The prosecution and lawyers for the three defendants spent the day giving their final statements on the killing of Ahmaud Arbery.

BRUNSWICK, Ga. — A jury will soon deliberate the fates of three white Georgia men accused of shooting and killing Ahmaud Arbery, a 25-year-old Black man.

The three men, Travis McMichael, Gregory McMichael, and William Bryan allegedly killed Arbery after suspecting him of committing break-ins around their neighborhood in Georgia.

Prosecutor Linda Dunikoski started closing arguments by saying the state’s position is that all three of the defendants made assumptions about Arbery. She told jurors that Travis McMichael, Gregory McMichael, and William Bryan killed Arbery because he would not stop to talk to them, not because they were being threatened.

“They made their decision to attack Ahmaud Arbery in their driveways because he was a Black man running down the street,” Dunikoski said.

Georgia’s citizen’s arrest law requires immediate knowledge of a crime, which Dunikoski says the defendants did not have when killing Arbery.

In wrapping up the state’s closing arguments, Dunikoski asked the jury to use “common sense” in making a decision.

Next, it was the defense’s turn to give closing arguments.

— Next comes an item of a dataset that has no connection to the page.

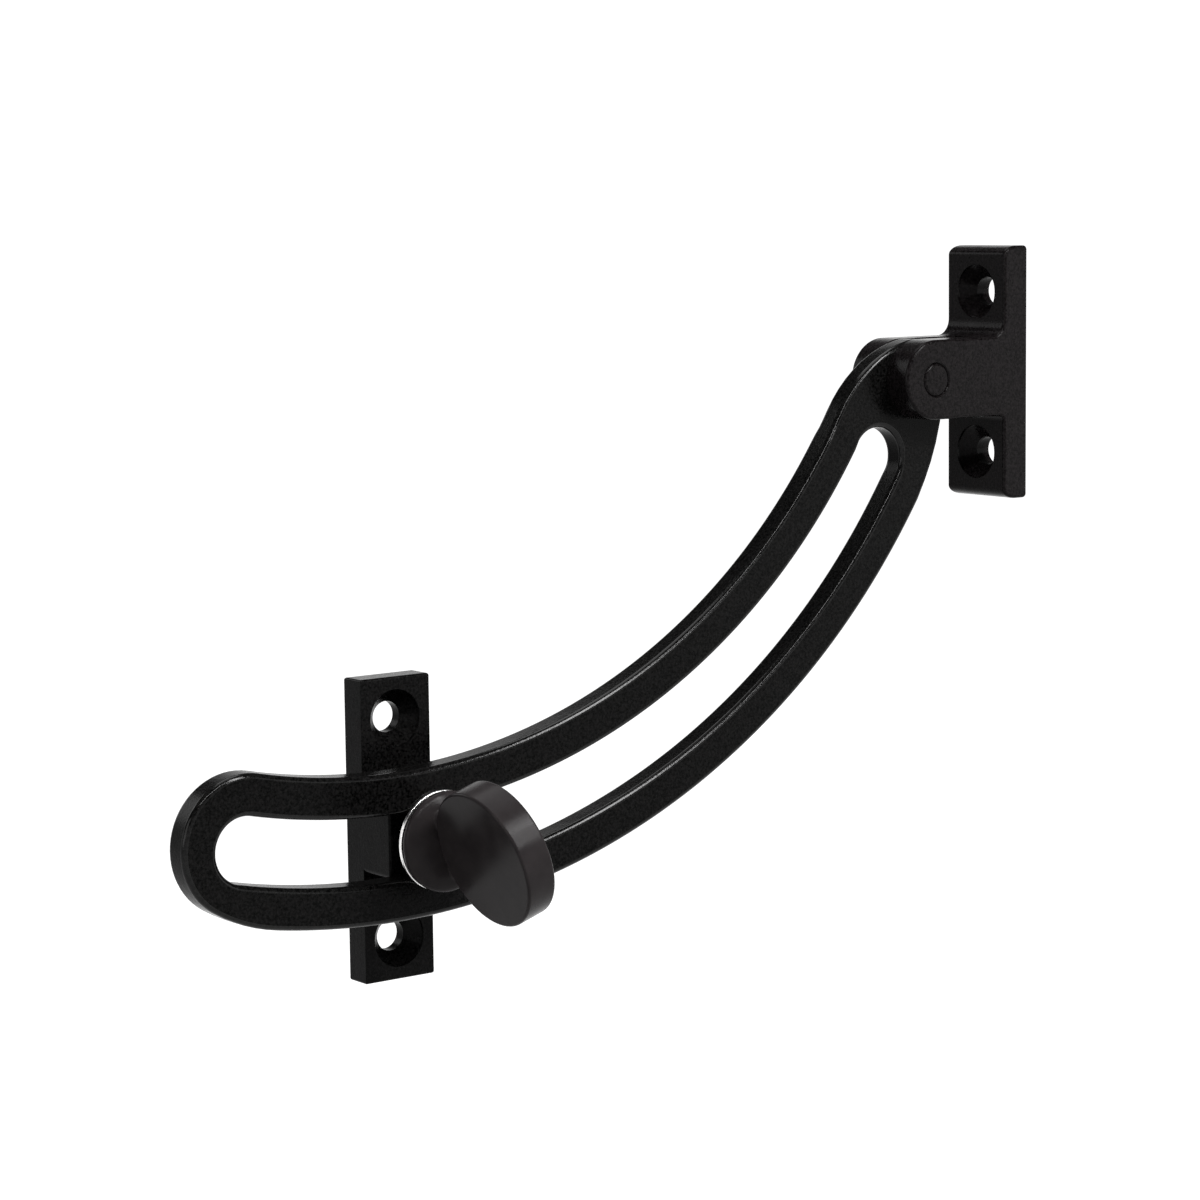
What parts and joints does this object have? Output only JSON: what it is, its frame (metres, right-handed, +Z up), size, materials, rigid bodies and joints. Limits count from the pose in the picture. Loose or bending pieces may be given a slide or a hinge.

Travis McMichael’s lawyer, Jason Sheffield, starts by explaining how McMichael’s neighborhood, Satilla Shores, had changed from a safe place to one with crime and fear. In an effort to protect the neighborhood, McMichael’s lawyer had previously argued that Travis McMichael wanted to question Arbery, not kill him.

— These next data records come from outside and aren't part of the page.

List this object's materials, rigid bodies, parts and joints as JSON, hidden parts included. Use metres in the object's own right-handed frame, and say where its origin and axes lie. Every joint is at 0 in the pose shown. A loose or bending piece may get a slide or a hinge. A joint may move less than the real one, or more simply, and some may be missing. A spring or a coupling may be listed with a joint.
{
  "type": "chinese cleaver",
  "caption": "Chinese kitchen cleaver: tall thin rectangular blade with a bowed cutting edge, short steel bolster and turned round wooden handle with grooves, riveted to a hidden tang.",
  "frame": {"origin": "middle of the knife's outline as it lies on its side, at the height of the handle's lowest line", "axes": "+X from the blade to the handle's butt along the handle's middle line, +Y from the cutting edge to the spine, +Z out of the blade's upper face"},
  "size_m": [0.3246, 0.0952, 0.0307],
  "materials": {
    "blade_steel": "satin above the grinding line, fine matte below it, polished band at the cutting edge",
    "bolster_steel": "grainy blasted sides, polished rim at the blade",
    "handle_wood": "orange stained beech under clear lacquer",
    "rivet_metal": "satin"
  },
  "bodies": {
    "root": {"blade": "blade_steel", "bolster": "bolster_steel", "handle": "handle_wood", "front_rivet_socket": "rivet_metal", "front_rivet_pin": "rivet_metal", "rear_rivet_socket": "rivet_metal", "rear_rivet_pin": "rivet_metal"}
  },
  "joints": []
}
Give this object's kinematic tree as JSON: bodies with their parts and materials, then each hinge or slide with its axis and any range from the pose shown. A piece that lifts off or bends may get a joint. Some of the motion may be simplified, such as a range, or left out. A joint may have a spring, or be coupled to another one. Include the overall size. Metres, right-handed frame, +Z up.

Laura Hogue, the attorney representing Gregory McMichael, described Arbery as someone who had a bright future as a teen but went astray in his twenties.

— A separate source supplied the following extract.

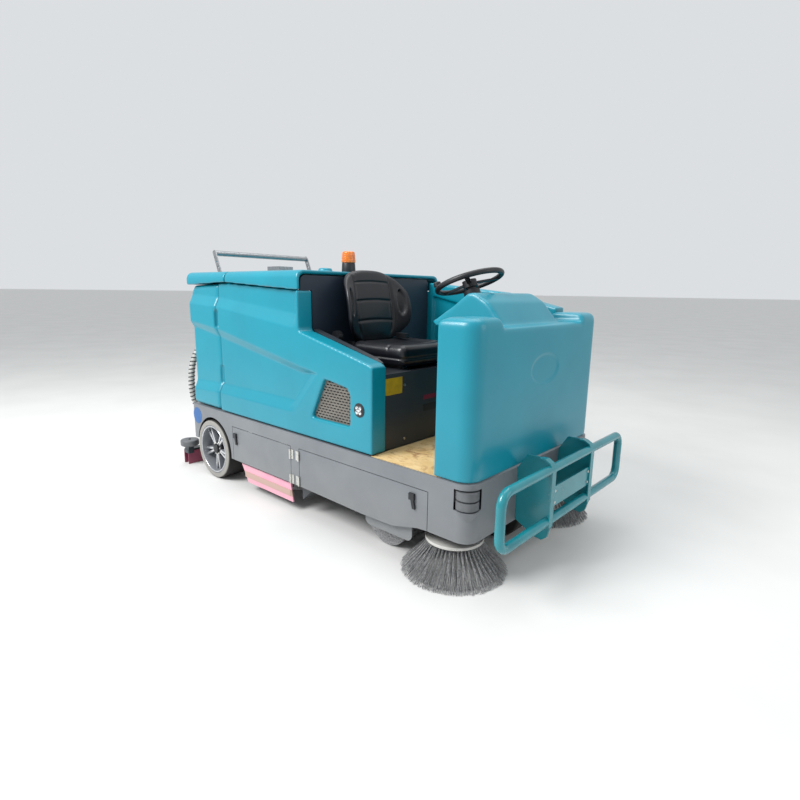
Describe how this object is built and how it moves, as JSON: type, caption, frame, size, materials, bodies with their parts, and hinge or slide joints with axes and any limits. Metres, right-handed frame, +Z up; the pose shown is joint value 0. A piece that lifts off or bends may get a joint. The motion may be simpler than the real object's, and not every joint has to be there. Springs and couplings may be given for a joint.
{
  "type": "ride-on sweeper scrubber",
  "caption": "Ride-on floor cleaning machine with side brooms, main broom, scrub deck and rear squeegee under moulded covers, with an open driver's cab.",
  "frame": {"origin": "on the floor, under the middle of the bounding box", "axes": "+X driving direction, +Y driver's left, +Z up"},
  "size_m": [3, 1.546, 1.68],
  "materials": {
    "body_grey": "powder coated, satin",
    "teal_shell": "rotomoulded polyethylene, satin gloss",
    "teal_steel": "painted tube and plate",
    "dark_steel": "powder coated dark grey",
    "dark_panel": "grained moulded plastic",
    "tyre_black": "solid rubber",
    "rim_grey": "painted cast wheel",
    "bristle_grey": "nylon bristles",
    "disc_grey": "moulded plastic",
    "roller_grey": "moulded polyurethane",
    "galvanised": "zinc plated",
    "black_plastic": "moulded plastic",
    "seat_vinyl": "PVC on moulded foam",
    "mat_beige": "bare board, stained",
    "skirt_pink": "polyurethane",
    "blade_red": "polyurethane",
    "hose_grey": "ribbed hose",
    "tank_plastic": "rotomoulded",
    "battery_case": "moulded case",
    "beacon_amber": "moulded lens on a black base",
    "signal_red": "moulded"
  },
  "bodies": {
    "chassis": {"chassis_frame": "body_grey", "door_hinges": "galvanised", "debris_hopper": "dark_steel", "side_shell_right": "teal_shell", "side_grille": "dark_steel", "side_shell_left": "teal_shell", "recovery_tank": "tank_plastic", "solution_tank": "tank_plastic", "service_panel": "dark_panel", "battery_pack": "battery_case", "seat_box": "dark_steel", "floor_mat": "mat_beige", "front_shell": "teal_shell", "dashboard_panel": "black_plastic", "steering_column": "black_plastic", "bumper_frame": "teal_steel", "fasteners": "galvanised", "squeegee_hose": "hose_grey"},
    "tank_lid": {"tank_lid": "teal_shell", "beacon": "beacon_amber"},
    "rear_lid": {"rear_lid": "teal_shell", "rear_rail": "galvanised"},
    "rear_side_door": {"rear_side_door": "teal_shell"},
    "door_front_right": {"door_front_right": "body_grey"},
    "door_rear_right": {"door_rear_right": "body_grey"},
    "door_left": {"door_left": "body_grey"},
    "latch_front_right": {"latch_front_right": "black_plastic"},
    "latch_rear_right": {"latch_rear_right": "black_plastic"},
    "latch_left": {"latch_left": "black_plastic"},
    "corner_roller_right": {"corner_roller_right": "roller_grey"},
    "corner_roller_left": {"corner_roller_left": "roller_grey"},
    "rear_wheel_right": {"rear_tyre_right": "tyre_black", "rear_rim_right": "rim_grey"},
    "rear_wheel_left": {"rear_tyre_left": "tyre_black", "rear_rim_left": "rim_grey"},
    "front_fork": {"front_fork": "dark_steel"},
    "drive_wheel": {"drive_wheel": "tyre_black"},
    "broom_arm_right": {"broom_arm_right": "dark_steel"},
    "broom_arm_left": {"broom_arm_left": "dark_steel"},
    "side_broom_right": {"broom_disc_right": "disc_grey", "broom_bristles_right": "bristle_grey"},
    "side_broom_left": {"broom_disc_left": "disc_grey", "broom_bristles_left": "bristle_grey"},
    "main_broom": {"main_broom": "bristle_grey"},
    "scrub_deck": {"scrub_deck": "dark_steel", "deck_skirts": "skirt_pink"},
    "scrub_brush_right": {"scrub_brush_right": "bristle_grey"},
    "scrub_brush_left": {"scrub_brush_left": "bristle_grey"},
    "squeegee": {"squeegee_frame": "dark_steel", "squeegee_blades": "blade_red"},
    "squeegee_roller_right": {"squeegee_roller_right": "roller_grey"},
    "squeegee_roller_left": {"squeegee_roller_left": "roller_grey"},
    "seat": {"seat_base": "black_plastic", "seat_cushion": "seat_vinyl"},
    "seat_back": {"seat_back": "seat_vinyl"},
    "steering_wheel": {"steering_wheel": "black_plastic"},
    "spinner_knob": {"spinner_knob": "black_plastic"},
    "emergency_stop": {"emergency_stop": "signal_red"},
    "accelerator_pedal": {"accelerator_pedal": "black_plastic"},
    "brake_pedal": {"brake_pedal": "black_plastic"}
  },
  "joints": [
    {"name": "steering_wheel_turn", "type": "hinge", "parent": "chassis", "child": "steering_wheel", "pos_m": [0.846, -0.07, 1.448], "axis": [-0.342, 0, 0.9397], "range_deg": [-540, 540]},
    {"name": "front_fork_steer", "type": "hinge", "parent": "chassis", "child": "front_fork", "pos_m": [1.05, 0, 0.456], "axis": [0, 0, 1], "range_deg": [-60, 60]},
    {"name": "spinner_knob_spin", "type": "hinge", "parent": "steering_wheel", "child": "spinner_knob", "pos_m": [0.68617, -0.13191, 1.38983], "axis": [-0.342, 0, 0.9397], "continuous": true},
    {"name": "drive_wheel_spin", "type": "hinge", "parent": "front_fork", "child": "drive_wheel", "pos_m": [1.05, 0, 0.19], "axis": [0, 1, 0], "continuous": true},
    {"name": "rear_wheel_right_spin", "type": "hinge", "parent": "chassis", "child": "rear_wheel_right", "pos_m": [-0.988, -0.568, 0.22], "axis": [0, 1, 0], "continuous": true},
    {"name": "corner_roller_right_spin", "type": "hinge", "parent": "chassis", "child": "corner_roller_right", "pos_m": [1.254, -0.608, 0.449], "axis": [0, 0, 1], "continuous": true},
    {"name": "broom_arm_right_lift", "type": "hinge", "parent": "chassis", "child": "broom_arm_right", "pos_m": [0.885, -0.47, 0.294], "axis": [0, -1, 0], "range_deg": [0, 8]},
    {"name": "side_broom_right_spin", "type": "hinge", "parent": "broom_arm_right", "child": "side_broom_right", "pos_m": [1.108, -0.493, 0.196], "axis": [0, 0, 1], "continuous": true},
    {"name": "scrub_brush_right_spin", "type": "hinge", "parent": "scrub_deck", "child": "scrub_brush_right", "pos_m": [-0.3515, -0.288, 0.176], "axis": [0, 0, 1], "continuous": true},
    {"name": "squeegee_roller_right_spin", "type": "hinge", "parent": "squeegee", "child": "squeegee_roller_right", "pos_m": [-1.418, -0.638, 0.18], "axis": [0, 0, 1], "continuous": true},
    {"name": "rear_wheel_left_spin", "type": "hinge", "parent": "chassis", "child": "rear_wheel_left", "pos_m": [-0.988, 0.568, 0.22], "axis": [0, 1, 0], "continuous": true},
    {"name": "corner_roller_left_spin", "type": "hinge", "parent": "chassis", "child": "corner_roller_left", "pos_m": [1.254, 0.608, 0.449], "axis": [0, 0, 1], "continuous": true},
    {"name": "broom_arm_left_lift", "type": "hinge", "parent": "chassis", "child": "broom_arm_left", "pos_m": [0.885, 0.47, 0.294], "axis": [0, -1, 0], "range_deg": [0, 8]},
    {"name": "side_broom_left_spin", "type": "hinge", "parent": "broom_arm_left", "child": "side_broom_left", "pos_m": [1.108, 0.493, 0.196], "axis": [0, 0, 1], "continuous": true},
    {"name": "scrub_brush_left_spin", "type": "hinge", "parent": "scrub_deck", "child": "scrub_brush_left", "pos_m": [-0.3515, 0.288, 0.176], "axis": [0, 0, 1], "continuous": true},
    {"name": "squeegee_roller_left_spin", "type": "hinge", "parent": "squeegee", "child": "squeegee_roller_left", "pos_m": [-1.418, 0.638, 0.18], "axis": [0, 0, 1], "continuous": true},
    {"name": "main_broom_spin", "type": "hinge", "parent": "chassis", "child": "main_broom", "pos_m": [0.69, 0, 0.149], "axis": [0, 1, 0], "continuous": true},
    {"name": "scrub_deck_lift", "type": "slide", "parent": "chassis", "child": "scrub_deck", "axis": [0, 0, 1], "range_m": [-0.055, 0]},
    {"name": "squeegee_lift", "type": "hinge", "parent": "chassis", "child": "squeegee", "pos_m": [-1.12, 0, 0.318], "axis": [0, 1, 0], "range_deg": [0, 8], "deforming": ["squeegee_hose"]},
    {"name": "tank_lid_open", "type": "hinge", "parent": "chassis", "child": "tank_lid", "pos_m": [-0.337, 0.654, 1.439], "axis": [-1, 0, 0], "range_deg": [0, 70]},
    {"name": "rear_lid_open", "type": "hinge", "parent": "chassis", "child": "rear_lid", "pos_m": [-1, 0.654, 1.439], "axis": [-1, 0, 0], "range_deg": [0, 70]},
    {"name": "rear_side_door_open", "type": "hinge", "parent": "chassis", "child": "rear_side_door", "pos_m": [-1.262, -0.546, 0.956], "axis": [0, 0, -1], "range_deg": [0, 55]},
    {"name": "door_front_right_open", "type": "hinge", "parent": "chassis", "child": "door_front_right", "pos_m": [0.044, -0.665, 0.316], "axis": [0, 0, -1], "range_deg": [0, 88]},
    {"name": "door_rear_right_open", "type": "hinge", "parent": "chassis", "child": "door_rear_right", "pos_m": [-0.04, -0.665, 0.316], "axis": [0, 0, 1], "range_deg": [0, 88]},
    {"name": "door_left_open", "type": "hinge", "parent": "chassis", "child": "door_left", "pos_m": [0.044, 0.665, 0.316], "axis": [0, 0, 1], "range_deg": [0, 110]},
    {"name": "latch_front_right_turn", "type": "hinge", "parent": "door_front_right", "child": "latch_front_right", "pos_m": [0.962, -0.658, 0.395], "axis": [0, 1, 0], "range_deg": [0, 90]},
    {"name": "latch_rear_right_turn", "type": "hinge", "parent": "door_rear_right", "child": "latch_rear_right", "pos_m": [-0.676, -0.658, 0.383], "axis": [0, 1, 0], "range_deg": [0, 90]},
    {"name": "latch_left_turn", "type": "hinge", "parent": "door_left", "child": "latch_left", "pos_m": [0.962, 0.658, 0.395], "axis": [0, -1, 0], "range_deg": [0, 90]},
    {"name": "seat_slide", "type": "slide", "parent": "chassis", "child": "seat", "axis": [1, 0, 0], "range_m": [0, 0.12]},
    {"name": "seat_back_recline", "type": "hinge", "parent": "seat", "child": "seat_back", "pos_m": [0.178, -0.13, 1.066], "axis": [0, 1, 0], "range_deg": [0, 20]},
    {"name": "emergency_stop_press", "type": "slide", "parent": "chassis", "child": "emergency_stop", "axis": [0.5349, 0, -0.8449], "range_m": [0, 0.005], "stiffness_N_per_m": 1200, "springref_m": -0.002},
    {"name": "accelerator_pedal_press", "type": "hinge", "parent": "chassis", "child": "accelerator_pedal", "pos_m": [0.905, -0.22, 0.562], "axis": [0, 1, 0], "range_deg": [0, 15], "stiffness_Nm_per_rad": 8, "springref_deg": -8.59},
    {"name": "brake_pedal_press", "type": "hinge", "parent": "chassis", "child": "brake_pedal", "pos_m": [0.905, 0.09, 0.562], "axis": [0, 1, 0], "range_deg": [0, 15], "stiffness_Nm_per_rad": 8, "springref_deg": -8.59}
  ],
  "couplings": [
    {"joint": "front_fork_steer", "follows": "steering_wheel_turn", "ratio": 0.11111}
  ]
}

“[Arbery] was not an innocent victim plundering through Larry English’s house,” Hogue described in reference to the defendant’s suspicion of Arbery. She added that Arbery died because he chose to run instead of staying when confronted by the three defendants.

Kevin Gough, the lawyer for the third defendant, William Bryan, says his involvement did not affect the killing of Arbery. Bryan is the individual who filmed the incident.

“Roddie Bryan’s presence is absolutely superfluous and irrelevant to the tragic death of Ahmaud Arbery,” Gough said.

Gough spoke for nearly two hours, often distancing his client from the McMichaels.

Outside the courtroom, supporters of the Arbery family gathered outside. Lawyers brought this up as an issue that could influence jurors. The judge decided the jury will be moved to interior rooms so the jurors can’t hear the demonstrators outside.

On Tuesday, the prosecution will finish closing arguments, starting at 8:30 a.m. The prosecution says they estimate their final statements will take about two hours. After, the jury is expected to start deliberations.